Ahh thank you I'll try to continue from there. I started in a similar way but I I'm so tired I accidentally swapped the $\frac{dy}{dx}$ to $\frac{dx}{dy}$

4. I got stuck again.
I got to:
$\frac{1}{2}ln(y+1)-\frac{1}{2}ln(y-1)=lnx+C$
How can I continue from here?

I know $y(1)=0$ but inserting 1 will not work here..

5. $\frac{1}{2}\ln(y+1)-\frac{1}{2}\ln(y-1)$

factor out $\frac{1}{2}$ then combine logs, let me know how you go.

6. Originally Posted by pickslides
$\frac{1}{2}\ln(y+1)-\frac{1}{2}\ln(y-1)$

factor out $\frac{1}{2}$ then combine logs, let me know how you go.
Alright. I got here now, not sure if I made any mistakes though there are so many steps.

$\frac{y+1}{y-1}=x^{2}+e^{2C}$

$y=\frac{x^{2}+e^{2C}+1}{x^{2}+e^{2C}-1}$

Is this correct? How can I use the $y(1)=0$ here?

7. Originally Posted by pumbster
Alright. I got here now, not sure if I made any mistakes though there are so many steps.

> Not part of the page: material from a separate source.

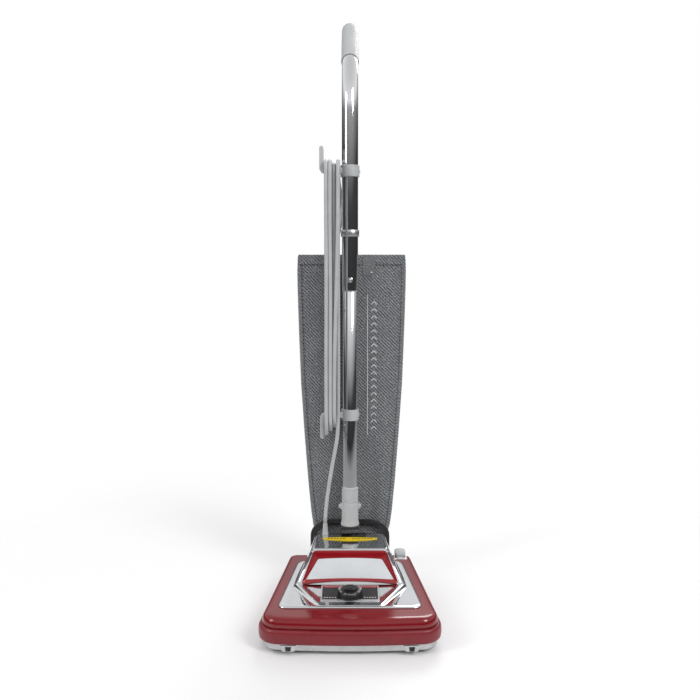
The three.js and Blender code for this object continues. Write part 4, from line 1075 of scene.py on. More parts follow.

$\frac{y+1}{y-1}=x^{2}+e^{2C}$

$y=\frac{x^{2}+e^{2C}+1}{x^{2}+e^{2C}-1}$

Is this correct? How can I use the $y(1)=0$ here?
I solved it! I realized a made an error, it should of course be:
$y=\frac{x^{2}e^{2C}+1}{x^{2}e^{2C}-1}$

And I ended up with the answer:
$y = \frac{x^2-1}{x^2+1}$

Thank you so much for all the help! Really appreciated!

I was thinking

$\frac{1}{2}\ln(y+1)-\frac{1}{2}\ln(y-1) = \ln x +C$

$\frac{1}{2}\ln\frac{(y+1)}{(y-1)} = \ln x +\ln C$

$\ln\sqrt{\frac{(y+1)}{(y-1)}} = \ln x +\ln C$

$\ln\sqrt{\frac{(y+1)}{(y-1)}} = \ln (Cx)$

$\sqrt{\frac{(y+1)}{(y-1)}} = Cx$

$\frac{(y+1)}{(y-1)} = Cx^2$

$\frac{2}{(y-1)}+1 = Cx^2$

.
.
.
.

$y = \frac{2}{Cx^2-1}+1$

Then use the initial condition $y(1)=0$ to find $C$